### What to work on
Print the whole listing exactly.

───── Provided material

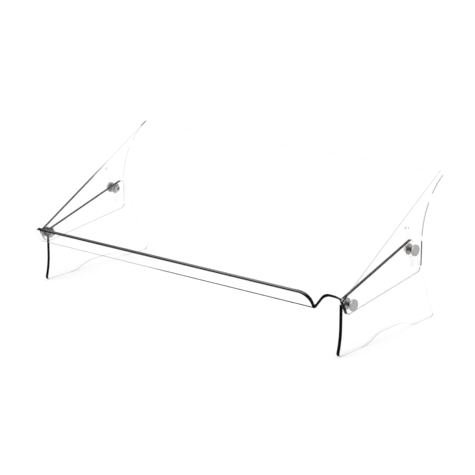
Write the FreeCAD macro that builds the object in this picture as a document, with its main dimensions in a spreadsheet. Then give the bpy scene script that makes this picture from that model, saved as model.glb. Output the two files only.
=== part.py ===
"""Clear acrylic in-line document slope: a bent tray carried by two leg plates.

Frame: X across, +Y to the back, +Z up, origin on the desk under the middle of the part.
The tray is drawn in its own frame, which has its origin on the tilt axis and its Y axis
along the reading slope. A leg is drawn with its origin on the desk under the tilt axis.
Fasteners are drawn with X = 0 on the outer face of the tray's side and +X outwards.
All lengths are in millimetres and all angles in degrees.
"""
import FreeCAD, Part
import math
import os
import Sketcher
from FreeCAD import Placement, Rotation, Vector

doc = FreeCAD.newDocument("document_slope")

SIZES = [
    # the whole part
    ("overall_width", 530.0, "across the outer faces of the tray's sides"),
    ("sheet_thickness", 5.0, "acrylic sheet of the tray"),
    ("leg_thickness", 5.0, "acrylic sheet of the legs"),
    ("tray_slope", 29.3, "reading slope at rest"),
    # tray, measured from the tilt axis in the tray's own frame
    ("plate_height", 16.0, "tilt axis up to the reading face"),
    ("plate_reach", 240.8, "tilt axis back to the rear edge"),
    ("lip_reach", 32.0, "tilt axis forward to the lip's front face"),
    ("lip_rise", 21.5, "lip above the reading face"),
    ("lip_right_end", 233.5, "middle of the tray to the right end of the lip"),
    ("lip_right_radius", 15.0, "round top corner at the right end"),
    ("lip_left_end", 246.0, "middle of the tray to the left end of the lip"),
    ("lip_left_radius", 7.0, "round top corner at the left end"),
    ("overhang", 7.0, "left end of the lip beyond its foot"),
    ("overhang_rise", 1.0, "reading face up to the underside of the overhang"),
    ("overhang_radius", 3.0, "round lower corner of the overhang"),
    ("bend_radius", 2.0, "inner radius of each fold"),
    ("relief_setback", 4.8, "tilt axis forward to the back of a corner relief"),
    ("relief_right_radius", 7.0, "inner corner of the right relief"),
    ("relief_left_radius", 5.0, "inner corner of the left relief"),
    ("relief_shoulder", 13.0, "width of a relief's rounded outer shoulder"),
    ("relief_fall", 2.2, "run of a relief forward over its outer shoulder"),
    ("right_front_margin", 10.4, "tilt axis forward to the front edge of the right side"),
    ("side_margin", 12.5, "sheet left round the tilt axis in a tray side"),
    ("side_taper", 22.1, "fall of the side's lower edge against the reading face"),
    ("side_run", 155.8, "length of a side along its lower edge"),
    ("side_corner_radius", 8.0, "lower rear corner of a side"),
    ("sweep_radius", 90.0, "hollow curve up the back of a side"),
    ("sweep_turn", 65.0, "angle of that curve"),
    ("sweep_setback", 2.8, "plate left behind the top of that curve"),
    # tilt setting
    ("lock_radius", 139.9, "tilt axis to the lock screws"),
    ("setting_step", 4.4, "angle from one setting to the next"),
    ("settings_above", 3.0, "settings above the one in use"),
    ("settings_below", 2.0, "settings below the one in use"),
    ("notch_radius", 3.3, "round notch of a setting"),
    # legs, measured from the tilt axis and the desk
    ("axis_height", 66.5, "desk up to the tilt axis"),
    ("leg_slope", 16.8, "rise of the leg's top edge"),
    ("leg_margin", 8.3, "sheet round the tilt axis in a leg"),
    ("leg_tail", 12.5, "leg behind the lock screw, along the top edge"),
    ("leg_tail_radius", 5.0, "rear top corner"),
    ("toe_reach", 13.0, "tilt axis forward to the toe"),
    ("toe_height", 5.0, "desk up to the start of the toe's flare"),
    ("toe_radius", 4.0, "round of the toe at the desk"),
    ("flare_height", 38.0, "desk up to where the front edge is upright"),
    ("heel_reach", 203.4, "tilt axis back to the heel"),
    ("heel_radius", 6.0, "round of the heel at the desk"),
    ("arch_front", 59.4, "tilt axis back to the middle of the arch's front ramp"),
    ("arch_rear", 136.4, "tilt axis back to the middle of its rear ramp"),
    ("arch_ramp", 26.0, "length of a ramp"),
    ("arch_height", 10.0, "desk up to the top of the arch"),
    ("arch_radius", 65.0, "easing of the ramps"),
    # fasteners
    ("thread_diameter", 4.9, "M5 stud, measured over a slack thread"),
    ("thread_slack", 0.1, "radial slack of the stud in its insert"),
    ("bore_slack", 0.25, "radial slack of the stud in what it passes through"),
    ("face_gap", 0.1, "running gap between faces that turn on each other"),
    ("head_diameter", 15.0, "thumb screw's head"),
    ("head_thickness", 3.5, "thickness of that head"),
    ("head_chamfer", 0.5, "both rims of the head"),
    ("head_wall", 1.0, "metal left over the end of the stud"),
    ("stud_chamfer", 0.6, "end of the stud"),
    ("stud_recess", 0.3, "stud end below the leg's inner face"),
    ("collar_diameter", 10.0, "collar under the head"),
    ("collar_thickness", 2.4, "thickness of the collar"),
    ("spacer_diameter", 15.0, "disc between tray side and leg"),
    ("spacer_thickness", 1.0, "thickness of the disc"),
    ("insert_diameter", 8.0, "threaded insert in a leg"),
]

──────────

### Final answer
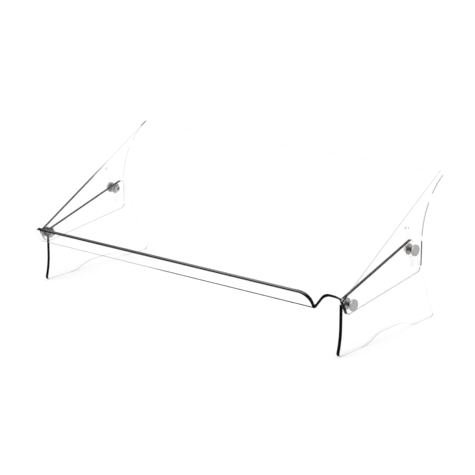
Write the FreeCAD macro that builds the object in this picture as a document, with its main dimensions in a spreadsheet. Then give the bpy scene script that makes this picture from that model, saved as model.glb. Output the two files only.
=== part.py ===
"""Clear acrylic in-line document slope: a bent tray carried by two leg plates.

Frame: X across, +Y to the back, +Z up, origin on the desk under the middle of the part.
The tray is drawn in its own frame, which has its origin on the tilt axis and its Y axis
along the reading slope. A leg is drawn with its origin on the desk under the tilt axis.
Fasteners are drawn with X = 0 on the outer face of the tray's side and +X outwards.
All lengths are in millimetres and all angles in degrees.
"""
import FreeCAD, Part
import math
import os
import Sketcher
from FreeCAD import Placement, Rotation, Vector

doc = FreeCAD.newDocument("document_slope")

SIZES = [
    # the whole part
    ("overall_width", 530.0, "across the outer faces of the tray's sides"),
    ("sheet_thickness", 5.0, "acrylic sheet of the tray"),
    ("leg_thickness", 5.0, "acrylic sheet of the legs"),
    ("tray_slope", 29.3, "reading slope at rest"),
    # tray, measured from the tilt axis in the tray's own frame
    ("plate_height", 16.0, "tilt axis up to the reading face"),
    ("plate_reach", 240.8, "tilt axis back to the rear edge"),
    ("lip_reach", 32.0, "tilt axis forward to the lip's front face"),
    ("lip_rise", 21.5, "lip above the reading face"),
    ("lip_right_end", 233.5, "middle of the tray to the right end of the lip"),
    ("lip_right_radius", 15.0, "round top corner at the right end"),
    ("lip_left_end", 246.0, "middle of the tray to the left end of the lip"),
    ("lip_left_radius", 7.0, "round top corner at the left end"),
    ("overhang", 7.0, "left end of the lip beyond its foot"),
    ("overhang_rise", 1.0, "reading face up to the underside of the overhang"),
    ("overhang_radius", 3.0, "round lower corner of the overhang"),
    ("bend_radius", 2.0, "inner radius of each fold"),
    ("relief_setback", 4.8, "tilt axis forward to the back of a corner relief"),
    ("relief_right_radius", 7.0, "inner corner of the right relief"),
    ("relief_left_radius", 5.0, "inner corner of the left relief"),
    ("relief_shoulder", 13.0, "width of a relief's rounded outer shoulder"),
    ("relief_fall", 2.2, "run of a relief forward over its outer shoulder"),
    ("right_front_margin", 10.4, "tilt axis forward to the front edge of the right side"),
    ("side_margin", 12.5, "sheet left round the tilt axis in a tray side"),
    ("side_taper", 22.1, "fall of the side's lower edge against the reading face"),
    ("side_run", 155.8, "length of a side along its lower edge"),
    ("side_corner_radius", 8.0, "lower rear corner of a side"),
    ("sweep_radius", 90.0, "hollow curve up the back of a side"),
    ("sweep_turn", 65.0, "angle of that curve"),
    ("sweep_setback", 2.8, "plate left behind the top of that curve"),
    # tilt setting
    ("lock_radius", 139.9, "tilt axis to the lock screws"),
    ("setting_step", 4.4, "angle from one setting to the next"),
    ("settings_above", 3.0, "settings above the one in use"),
    ("settings_below", 2.0, "settings below the one in use"),
    ("notch_radius", 3.3, "round notch of a setting"),
    # legs, measured from the tilt axis and the desk
    ("axis_height", 66.5, "desk up to the tilt axis"),
    ("leg_slope", 16.8, "rise of the leg's top edge"),
    ("leg_margin", 8.3, "sheet round the tilt axis in a leg"),
    ("leg_tail", 12.5, "leg behind the lock screw, along the top edge"),
    ("leg_tail_radius", 5.0, "rear top corner"),
    ("toe_reach", 13.0, "tilt axis forward to the toe"),
    ("toe_height", 5.0, "desk up to the start of the toe's flare"),
    ("toe_radius", 4.0, "round of the toe at the desk"),
    ("flare_height", 38.0, "desk up to where the front edge is upright"),
    ("heel_reach", 203.4, "tilt axis back to the heel"),
    ("heel_radius", 6.0, "round of the heel at the desk"),
    ("arch_front", 59.4, "tilt axis back to the middle of the arch's front ramp"),
    ("arch_rear", 136.4, "tilt axis back to the middle of its rear ramp"),
    ("arch_ramp", 26.0, "length of a ramp"),
    ("arch_height", 10.0, "desk up to the top of the arch"),
    ("arch_radius", 65.0, "easing of the ramps"),
    # fasteners
    ("thread_diameter", 4.9, "M5 stud, measured over a slack thread"),
    ("thread_slack", 0.1, "radial slack of the stud in its insert"),
    ("bore_slack", 0.25, "radial slack of the stud in what it passes through"),
    ("face_gap", 0.1, "running gap between faces that turn on each other"),
    ("head_diameter", 15.0, "thumb screw's head"),
    ("head_thickness", 3.5, "thickness of that head"),
    ("head_chamfer", 0.5, "both rims of the head"),
    ("head_wall", 1.0, "metal left over the end of the stud"),
    ("stud_chamfer", 0.6, "end of the stud"),
    ("stud_recess", 0.3, "stud end below the leg's inner face"),
    ("collar_diameter", 10.0, "collar under the head"),
    ("collar_thickness", 2.4, "thickness of the collar"),
    ("spacer_diameter", 15.0, "disc between tray side and leg"),
    ("spacer_thickness", 1.0, "thickness of the disc"),
    ("insert_diameter", 8.0, "threaded insert in a leg"),
]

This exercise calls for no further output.